When the lentils are done, discard the bones and the herbs bundle. Season with more salt and pepper if needed and half the Dersa. Ladle soup into bowls. Garnish with remaining Dersa.
B'ssahatkoum! (To your health!)
Soupe de Lentilles a l'Algérienne (Chorbet Addas)
In Français Please: Pour 6 personnes
- 200g de lentilles, nettoyées et lavées
- 1 kg d'os d'agneau pour la soupe
- 2 c.s d'huile végétale
- 1 oignon moyen, finement haché (environ 250ml)
- 2 grosses carottes, coupées en des (environ 250ml)
- 2 céleri, coupés en des (environ 125ml)
- 4 gousses d'ail, émincées
- 2 tomates, bien mures, épluchées et coupées en des (environ 375ml)
- 1/2 c.c de curcuma
- 1 c.c de cumin en poudre
- 1 c.c de coriandre en poudre
- Un bouquet garni: 4 branches de persil, 4 branches de coriandre, 4 branches de menthe fraiche et deux feuilles de laurier, toutes attachées a l'aide d'une ficelle.
- 2L d'eau (bouillon de volaille ou de légumes si vous n'utilisez pas d'os)
- 2 c.c de sel
1/2 c.c de poivre noir fraichement moulu
Pour la Dersa:
- Un bouquet généreux de coriandre fraiche
- 1/2 c.c de cumin en poudre
- 2 gousses d'ail
- 1/2 c.c de zeste de citron
- 1c.c de jus de citron
- 1c.s d'huile d'olive
Faites chauffer l'huile dans une cocotte et ajouter, l'oignon haché, l'ail, carottes, céleri et épices; faites sauter jusqu'à une belle colorisation des légumes, environ 10 minutes.

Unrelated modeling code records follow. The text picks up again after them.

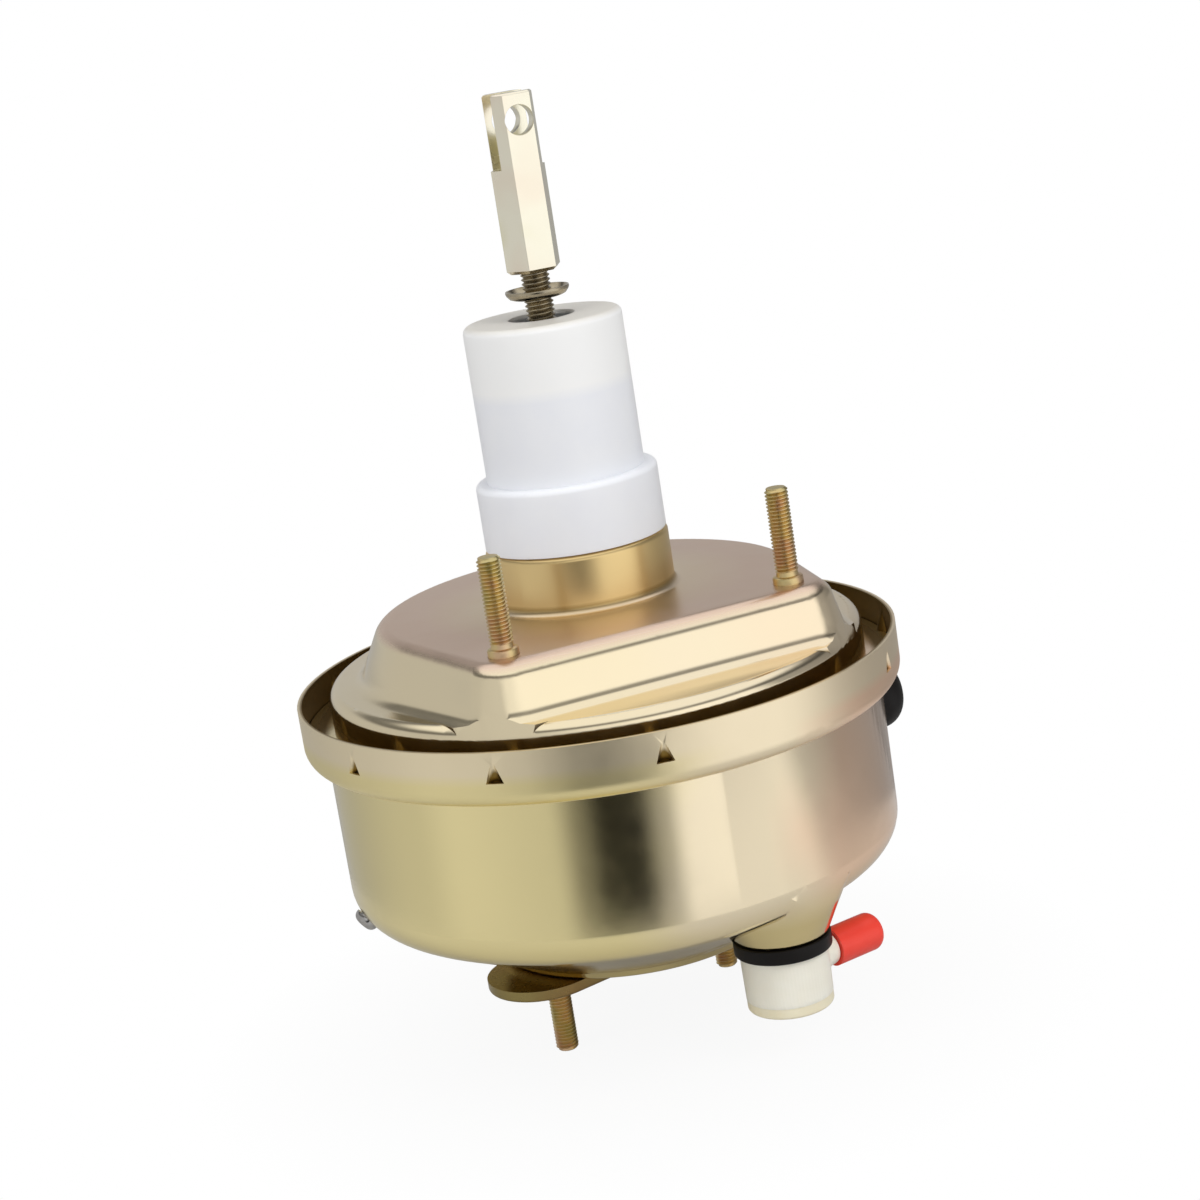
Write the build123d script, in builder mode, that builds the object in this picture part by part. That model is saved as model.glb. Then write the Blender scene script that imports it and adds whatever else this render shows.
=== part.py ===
from build123d import *
import math
import os

# Vacuum brake booster, as a service part with its transit caps fitted.
# Millimetres.  The origin is the centre of the rear mounting face, +Z runs along the push rod
# towards the pedal, and -Y is the side where the mounting plateau is cut flat.

# ---- driving dimensions: pressed shells ----
sheet = 1.5
plateau_r = 73.0
plateau_foot_r = 82.5
plateau_edge = 6.5
foot_fillet = 5.0
wall_slope = 0.231
tier_drop = 19.0
tier_edge = 4.5
stud_pad_r = 13.0
neck_height = 20.0
neck_foot = 2.5
spigot_top = 41.0
flange_top = -33.9
flange_gap = 0.4
rim_step = 7.5
rim_top = -23.5
rim_foot = -43.0
rim_corner = 6.0
body_r = 98.0
tier_r = body_r - 4.0
rim_r = body_r + rim_step
flange_r = rim_r - sheet - flange_gap
shoulder_corner = -98.4
shoulder_fillet = 13.0
nose_cone_z = -121.4
nose_z = -124.5
front_bore = 19.0

# ---- driving dimensions: joint between the shells ----
stake_angles = (-43.5, -13.5, 16.5, 46.5, 76.5, 106.5, 136.5, 166.5, 196.5, 228.5, 258.5)
stake_half_width = 3.2
stake_height = 8.0
stake_tip = 0.4
stake_proud = 0.8

# ---- driving dimensions: studs and front plate ----
stud_r = 4.0
front_shank_r = 4.6
stud_head_r = 7.0
stud_head = 3.0
stud_collar_r = 5.2
stud_collar = 2.5
stud_tip = 0.8
rear_stud_x = 52.0
rear_stud_y = -55.5
rear_stud_length = 33.0
front_stud_reach = 41.0
front_stud_end = -156.0
nose_margin = 2.0
nose_r = front_stud_reach + stud_head_r + nose_margin
nose_step = 2.0
nose_cone_r = nose_r + nose_step
plate_angle = 20.5
plate_thickness = 4.0
plate_end_r = 20.0
plate_end_step = 5.0
plate_end_reach = front_stud_reach + plate_end_step
plate_middle_r = 24.5
plate_edge = 1.2

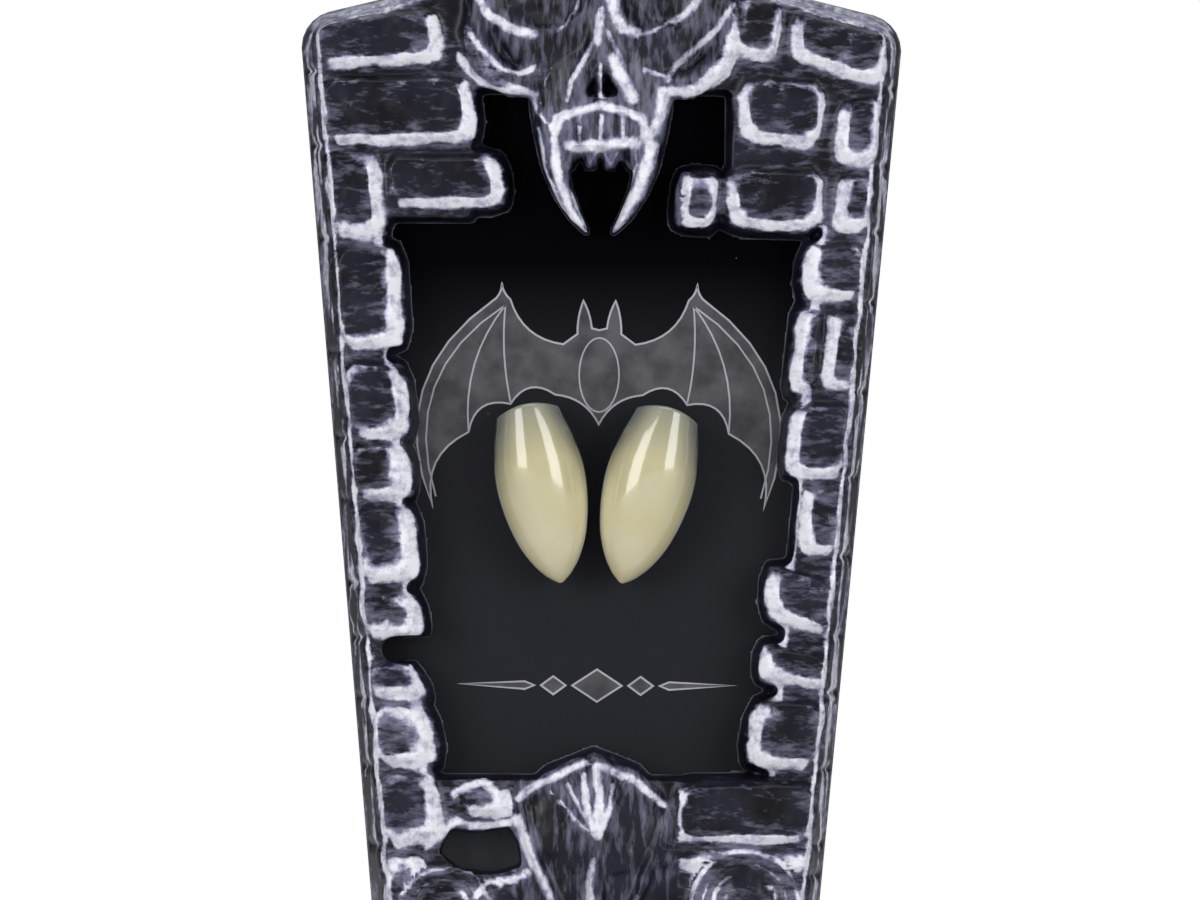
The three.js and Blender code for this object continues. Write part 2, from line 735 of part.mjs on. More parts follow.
function leaf_mound() {
  const flutes = [];
  for (let index = 0; index < leaf_flute_count; index += 1) {
    const spread = (index / (leaf_flute_count - 1) - 0.5) * 2 * leaf_flute_spread_deg * degrees;
    flutes.push(mound_ridge(leaf_flute.map((row) => ({
      ...row,
      across: row.along * Math.sin(spread),
      up: leaf_flute_root + row.along * Math.cos(spread),
    }))));
  }
  const body = ellipsoid(0, mortar_y, mound_height, leaf_body.half_width * mound_width,
    leaf_body.rise * mound_rise, leaf_body.half_height * mound_width);
  const raised = join([
    body.intersect(front_slab(mortar_y + stone_sink)),
    mound_ridge(leaf_arch),
    ...leaf_sides.map(mound_ridge),
    mound_ridge(leaf_stem.map((row) => ({ ...row, across: 0 }))),
    ...flutes,
  ]);
  const foot = layered([
    { y: foot_y, outline: mound_foot(-window_draft) },
    { y: mortar_y, outline: mound_foot(0) },
  ]);
  return raised.add(foot);
}

function mound_foot(inset) {
  const outline = leaf_arch.map((row) => [
    row.across * mound_width,
    mound_height + (row.up + row.half) * mound_width,
  ]).reverse();
  const half = mound_width / 2;
  return inset_polygon([[-half, mound_height - half], [half, mound_height - half], ...outline], inset);
}

function boss(x, height, share) {
  const profile = [
    new THREE.Vector2(0, stone_sink),
    new THREE.Vector2(boss_radius * share, stone_sink),
    ...boss_profile.map((row) => {
      return new THREE.Vector2(row.radius * boss_radius * share, -row.rise * boss_rise);
    }),
    new THREE.Vector2(0, -boss_rise),
  ];
  const geometry = new THREE.LatheGeometry(profile, boss_sides);
  geometry.translate(x, mortar_y, height);
  return solid_from_geometry(geometry);
}

function stone_cover() {
  const raised = join([
    stone_relief(),
    skull_relief(),
    leaf_mound(),
    boss(-boss_spacing / 2, left_boss_height, left_boss_share),
    boss(boss_spacing / 2, right_boss_height, 1),
  ]);
  const within = layered([
    { y: cover_rim_y, outline: case_outline(side_draft) },
    { y: -case_depth, outline: case_outline(side_draft + front_round / 2) },
  ]);
  const cuts = join([wall_joints(), notch_cut(), opening_cut(side_opening_outline(), -case_depth)]);
  return cover_shell().add(raised.intersect(within)).subtract(cuts);
}

// Card, tray and fangs

function insert_card() {
  const inset = sheet + draft_at(card_y) + clearance;
  const outline = case_outline(inset, sheet + clearance);
  return layered([
    { y: card_y + card_thickness, outline },
    { y: card_y, outline },
  ]);
}

function back_tray() {
  const body = layered([
    { y: back_y, outline: case_outline(0) },
    { y: tray_rim_y, outline: case_outline(0) },
  ]);
  const lip_inset = sheet + clearance;
  const lip = layered([
    { y: back_y - sheet, outline: case_outline(lip_inset, lip_inset) },
    { y: tray_rim_y - lip_depth, outline: case_outline(lip_inset + draft_at(tray_rim_y - lip_depth), lip_inset) },
  ]);
  const inner_inset = lip_inset + sheet;
  const hollow = layered([
    { y: back_y - sheet, outline: case_outline(inner_inset, inner_inset) },
    { y: tray_rim_y - lip_depth - overshoot, outline: case_outline(inner_inset, inner_inset) },
  ]);
  return body.add(lip).subtract(hollow);
}

// One ring of the cap's outer or inner face. The gum edge arches up in the middle.
function fang_ring(along, half_width, half_depth, centre_y) {
  const ring = [];
  for (let side = 0; side < fang_sides; side += 1) {
    const angle = (side / fang_sides) * 2 * Math.PI;
    const depth_share = Math.sin(angle) < 0 ? fang_front_share : 1 - fang_front_share;
    const across = Math.cos(angle);
    const sag = gum_arch * across ** 2 * along ** 5;
    const drop = tip_drop * (1 - along) ** 3;
    ring.push(new THREE.Vector3(
      half_width * across,
      centre_y + drop + 2 * half_depth * depth_share * Math.sin(angle),
      along * fang_length - sag,
    ));
  }
  return ring;
}

function fang_cap() {
  const centre_y = -(1 - fang_front_share) * fang_thickness;
  const outer = fang_profile.map((row) => {
    const half_width = (row.width * fang_width) / 2;
    return fang_ring(row.along, half_width, (row.depth * fang_thickness) / 2, centre_y);
  });
  const socket_floor = 1 - socket_depth / fang_length;
  const inner = fang_profile.filter((row) => row.along > socket_floor).reverse().map((row) => {
    const rounding = Math.min(((row.along - socket_floor) / (1 - socket_floor)) * 4, 1) ** 0.5;
    const half_width = ((row.width * fang_width) / 2 - fang_wall) * rounding;
    const half_depth = ((row.depth * fang_thickness) / 2 - fang_wall) * rounding;
    return fang_ring(row.along, half_width, half_depth, centre_y);
  });
  return loft([...outer, ...inner]);
}

// The display's materials
const materials = {
  fang: new THREE.MeshStandardMaterial({ color: 0xd2cba4, roughness: 0.18, metalness: 0 }),
  stone: new THREE.MeshStandardMaterial({ color: 0x3a3a42, roughness: 0.35, metalness: 0.1 }),
  card: new THREE.MeshStandardMaterial({ color: 0x18181c, roughness: 0.45, metalness: 0 }),
  tray: new THREE.MeshStandardMaterial({ color: 0x111114, roughness: 0.4, metalness: 0 }),
};

function mesh_from(solid, name, material) {
  const data = solid.getMesh();
  const geometry = new THREE.BufferGeometry();
  geometry.setAttribute("position", new THREE.BufferAttribute(new Float32Array(data.vertProperties), 3));
  geometry.setIndex(new THREE.BufferAttribute(new Uint32Array(data.triVerts), 1));
  geometry.computeVertexNormals();
  const mesh = new THREE.Mesh(geometry, material);
  mesh.name = name;
  return mesh;
}

function place_fang(name, tip_x, tilt_deg) {
  const mesh = mesh_from(fang_cap(), name, materials.fang);
  mesh.rotation.y = tilt_deg * degrees;
  mesh.position.set(tip_x, fang_back_y, tip_height);
  return mesh;
}

const display = new THREE.Group();
display.add(
  mesh_from(back_tray(), "back_tray", materials.tray),
  mesh_from(stone_cover(), "stone_cover", materials.stone),
  mesh_from(insert_card(), "insert_card", materials.card),
  place_fang("fang_left", left_tip_x, -left_tilt_deg),
  place_fang("fang_right", right_tip_x, right_tilt_deg),
);

// Puts the origin at the middle of the foot
const bounds = new THREE.Box3().setFromObject(display);
const middle = bounds.getCenter(new THREE.Vector3());
display.position.set(-middle.x, -middle.y, -bounds.min.z);

export default display;
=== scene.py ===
"""Looks for a pair of vampire fang caps in a coffin-shaped display box.

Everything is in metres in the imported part's frame: +X right, +Z up, the front faces -Y.
"""

import math

import bpy
import numpy as np
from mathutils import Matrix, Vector


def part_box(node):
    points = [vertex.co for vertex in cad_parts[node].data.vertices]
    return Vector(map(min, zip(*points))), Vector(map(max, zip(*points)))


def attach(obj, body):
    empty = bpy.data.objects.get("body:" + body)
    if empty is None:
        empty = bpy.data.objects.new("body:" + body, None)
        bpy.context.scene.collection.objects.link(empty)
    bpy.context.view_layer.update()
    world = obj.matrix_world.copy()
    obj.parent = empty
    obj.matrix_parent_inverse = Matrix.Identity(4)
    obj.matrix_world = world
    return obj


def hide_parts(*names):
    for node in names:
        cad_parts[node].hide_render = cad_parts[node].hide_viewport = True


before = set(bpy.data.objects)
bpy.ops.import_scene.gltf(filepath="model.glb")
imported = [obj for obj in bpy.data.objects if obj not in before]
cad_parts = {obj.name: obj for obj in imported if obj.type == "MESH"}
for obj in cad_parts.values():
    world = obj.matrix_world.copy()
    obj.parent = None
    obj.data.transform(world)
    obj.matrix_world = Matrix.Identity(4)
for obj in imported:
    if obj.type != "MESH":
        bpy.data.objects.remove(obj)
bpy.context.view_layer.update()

MM = 0.001

# The card's front plane and the cover's depth planes
card_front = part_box("insert_card")[0].y
cover_low, cover_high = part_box("stone_cover")
stone_rise = 1.3 * MM
window_depth = 4.4 * MM
clearance = 0.3 * MM
foot_plane = card_front - clearance
mortar_plane = foot_plane - window_depth
face_plane = mortar_plane - stone_rise

# The box's front view
foot_width = 43.8 * MM
shoulder_width = 63.3 * MM
shoulder_height = 109.5 * MM
wall_inset = 1.8 * MM
border_width = 7.2 * MM
window_setback = 2 * MM
window_sill = 33 * MM
window_head = 91 * MM
foot_flare = 0.45 * MM

# The cover's fine mesh
cover_voxel = 0.26 * MM
cover_triangles = 195000

# Skull, leaf mound and bosses
skull_width = 28.4 * MM
nose_height = 104.2 * MM
skull_centre_height = 116.5 * MM
jaw_half_width = 8.5 * MM
jaw_tip_height = 80 * MM
mound_width = 15.4 * MM
mound_height = 28.5 * MM
boss_radius = 6.1 * MM
left_boss_share = 0.88
left_boss_height = 18.2 * MM
right_boss_height = 19.6 * MM
boss_spacing = 31.5 * MM
BOSSES = (
    # across, height, radius
    (-boss_spacing / 2, left_boss_height, left_boss_share * boss_radius),
    (boss_spacing / 2, right_boss_height, boss_radius),
)

# Fang caps
fang_length = 19.5 * MM
fang_width = 9.45 * MM
fang_thickness = 8 * MM
fang_wall = 0.8 * MM
fang_front_share = 0.6
socket_depth = 12.2 * MM
gum_arch = 0.85 * MM
tip_drop = 0.9 * MM
tip_height = 53.2 * MM
FANGS = (
    {"node": "fang_left", "tip_x": -3.85 * MM, "tilt_deg": -11.5},
    {"node": "fang_right", "tip_x": 2.5 * MM, "tilt_deg": 15},
)
FANG_PROFILE = np.array([
    # along, width, depth
    (0.0, 0.0, 0.0),
    (0.004, 0.06, 0.055),
    (0.03, 0.21, 0.19),
    (0.06, 0.335, 0.305),
    (0.12, 0.525, 0.485),
    (0.22, 0.735, 0.69),
    (0.33, 0.875, 0.835),
    (0.44, 0.96, 0.93),
    (0.55, 1, 0.985),
    (0.65, 0.985, 1),
    (0.74, 0.925, 0.97),
    (0.82, 0.865, 0.93),
    (0.91, 0.77, 0.87),
    (1, 0.685, 0.8),
])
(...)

Ajouter 2L d'eau. les os d'agneau, lentilles, et les tomates et porter a ébullition. Réduire le feu, couvrir, et laisser mijoter jusqu'à ce que les lentilles deviennent tendres, environ 30-35 minutes.
Entre temps, préparer la Dersa. Sur une planche de travail, émincer l'ail finement. Ajouter la coriandre hachée, le zest de citron et le cumin et amalgamer le tout grossièrement a l'aide d'un couteau. Mettre le mélange d'herbe dans une assiette et ajouter le jus de citron et l'huile d'olive. Remuer rapidement et mettre de cote.
Quand les lentilles sont cuites, retirer les os et le bouquet garni. Assaisonner avec un peu plus de sel et de poivre si nécessaire et la moitie de la Dersa. Servir dans des bols et garnir avec le restant de Dersa.